## Problem to solve:
Go through the listing and pick out each line with the word "node" in it.

* Begin Given data *

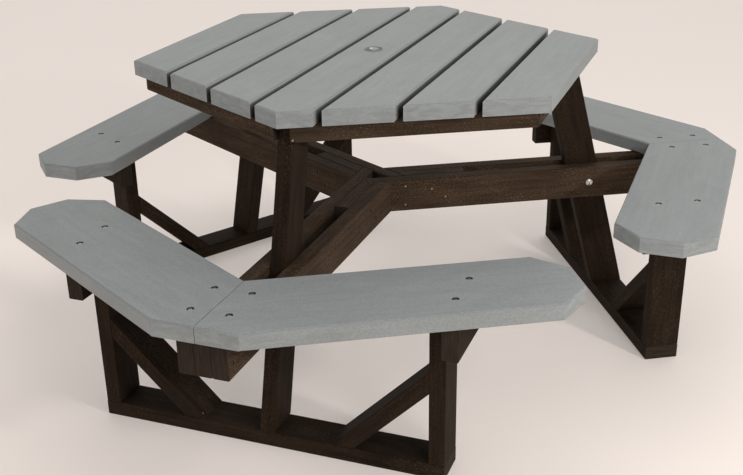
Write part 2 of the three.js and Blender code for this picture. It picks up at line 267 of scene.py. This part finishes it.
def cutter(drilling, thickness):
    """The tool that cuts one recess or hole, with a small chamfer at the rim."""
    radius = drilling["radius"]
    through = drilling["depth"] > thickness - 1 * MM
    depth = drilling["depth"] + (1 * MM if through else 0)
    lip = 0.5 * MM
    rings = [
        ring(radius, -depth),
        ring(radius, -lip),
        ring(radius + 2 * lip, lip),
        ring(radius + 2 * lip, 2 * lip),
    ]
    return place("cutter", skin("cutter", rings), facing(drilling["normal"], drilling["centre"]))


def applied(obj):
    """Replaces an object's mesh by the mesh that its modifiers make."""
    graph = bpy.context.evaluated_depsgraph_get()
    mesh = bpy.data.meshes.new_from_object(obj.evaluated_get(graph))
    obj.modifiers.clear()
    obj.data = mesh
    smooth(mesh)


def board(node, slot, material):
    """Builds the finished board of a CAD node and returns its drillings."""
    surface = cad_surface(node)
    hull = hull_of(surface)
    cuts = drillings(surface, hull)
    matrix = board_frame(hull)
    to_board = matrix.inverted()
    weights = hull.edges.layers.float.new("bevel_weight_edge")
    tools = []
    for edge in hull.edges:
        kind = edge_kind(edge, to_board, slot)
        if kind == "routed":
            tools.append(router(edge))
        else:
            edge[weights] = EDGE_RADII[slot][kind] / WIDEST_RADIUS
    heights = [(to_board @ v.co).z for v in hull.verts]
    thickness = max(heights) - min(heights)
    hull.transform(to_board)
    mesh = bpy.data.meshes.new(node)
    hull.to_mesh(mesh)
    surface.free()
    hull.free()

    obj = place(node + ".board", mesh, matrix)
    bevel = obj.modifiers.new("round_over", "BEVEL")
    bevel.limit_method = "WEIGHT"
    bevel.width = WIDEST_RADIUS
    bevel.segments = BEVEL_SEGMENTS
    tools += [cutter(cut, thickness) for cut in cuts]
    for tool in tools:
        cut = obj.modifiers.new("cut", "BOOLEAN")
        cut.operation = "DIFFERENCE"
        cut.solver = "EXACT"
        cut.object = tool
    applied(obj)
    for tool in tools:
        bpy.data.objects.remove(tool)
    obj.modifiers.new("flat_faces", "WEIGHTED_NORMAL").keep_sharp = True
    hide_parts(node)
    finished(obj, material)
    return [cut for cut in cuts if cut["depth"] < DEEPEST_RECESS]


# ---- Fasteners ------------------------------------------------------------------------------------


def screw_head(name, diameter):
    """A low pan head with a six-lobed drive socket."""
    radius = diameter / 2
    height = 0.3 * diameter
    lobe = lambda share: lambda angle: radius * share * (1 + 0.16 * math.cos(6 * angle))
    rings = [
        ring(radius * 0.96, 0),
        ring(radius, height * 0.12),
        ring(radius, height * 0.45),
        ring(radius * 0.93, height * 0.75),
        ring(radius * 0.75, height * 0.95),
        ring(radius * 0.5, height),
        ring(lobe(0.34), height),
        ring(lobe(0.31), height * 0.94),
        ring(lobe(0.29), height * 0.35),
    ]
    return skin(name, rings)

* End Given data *

## Problem solution:
def board(node, slot, material):
    """Builds the finished board of a CAD node and returns its drillings."""
    surface = cad_surface(node)
    mesh = bpy.data.meshes.new(node)
    obj = place(node + ".board", mesh, matrix)
    hide_parts(node)